One of the major problems with the federal minimum wage is that it is not indexed to inflation, and no one has bothered increasing it for the past decade. It is stuck at $7.25 per hour, even as inflation continues to increase the prices of goods and services.
Many states and local governments have stepped in to increase the minimum wage on their own via local labor laws. Many of those same states have eliminated the inflation problem by either setting up regular increases, or indexing their minimum wage amount to inflation. As a result, an increase in minimum wage for 2018 is just another in what is looking to become the new normal for each January.
The higher of the state minimum wage or the federal minimum wage prevails since employers in a state must comply with both laws.
Minimum Wage for 2018
There are 18 states with the minimum wage going up on January 1, 2018. Some of those are slight minimum wage increases based on inflation. For example, the minimum wage in Minnnesota will increase by 15 cents on January 1 based on an automatic inflation increase in the minimum wage.
In other states, the minimum wage amount is increasing based upon manual adjustments. For example, in Colorado, the minimum wage will go from $9.30 to $10.20, based on a citizen initiative that raises the minimum wage in manual increments over the next few years to $12 and hour, and then indexes it to inflation from there on out.
Others, like Alabama have no increases coming, so minimum wage will stay the same. (In fact, Alabama has no minimum wage law of its own at all, so the federal law governs there.)

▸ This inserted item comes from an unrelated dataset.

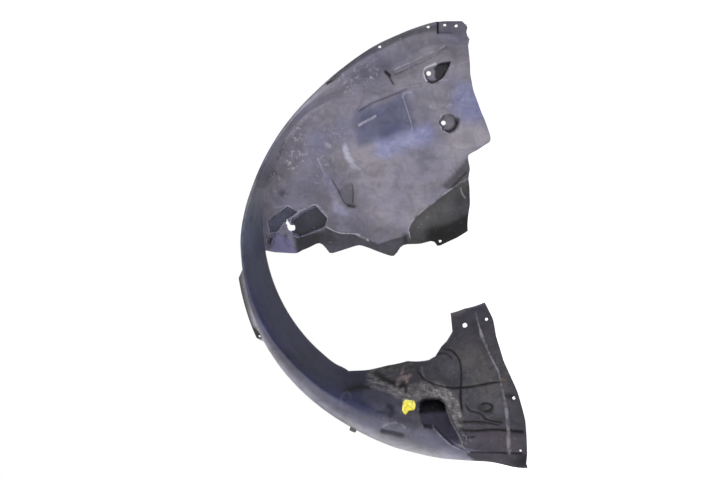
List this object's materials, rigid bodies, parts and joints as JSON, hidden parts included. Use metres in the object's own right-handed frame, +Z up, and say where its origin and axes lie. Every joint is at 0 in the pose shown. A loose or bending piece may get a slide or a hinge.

Where this all gets interesting is that there are some places in the country where the minimum wage is approaching (or past) the near-mythical $15 per hour level, while others have a minimum wage that is half that amount.
As we’ve discussed before, any low-skill job (typically the minimum wage jobs) that can be done non-locally, has long since been outsourced to cheaper parts of the country, or even more likely, overseas. That means there are few minimum wage jobs to be lost by moving them elsewhere. After all, an Arby’s cashier in Alabama won’t help you in Washington, no matter how much less the minimum wage is there.
So, the question is, does the quality of life improve in areas with higher minimum wages, or does the cost of living just increase? The catch to this question is the increasing amount of goods and services purchases over long distances, or online. The price of a calculator at Amazon is the same in a high wage state as in a low wage state, which limits the potential cost increases for non-locally produced items.
It will take a few more years (and a recession probably) to see what things will really look like as the country divides into high minimum wage states, and low minimum wage states.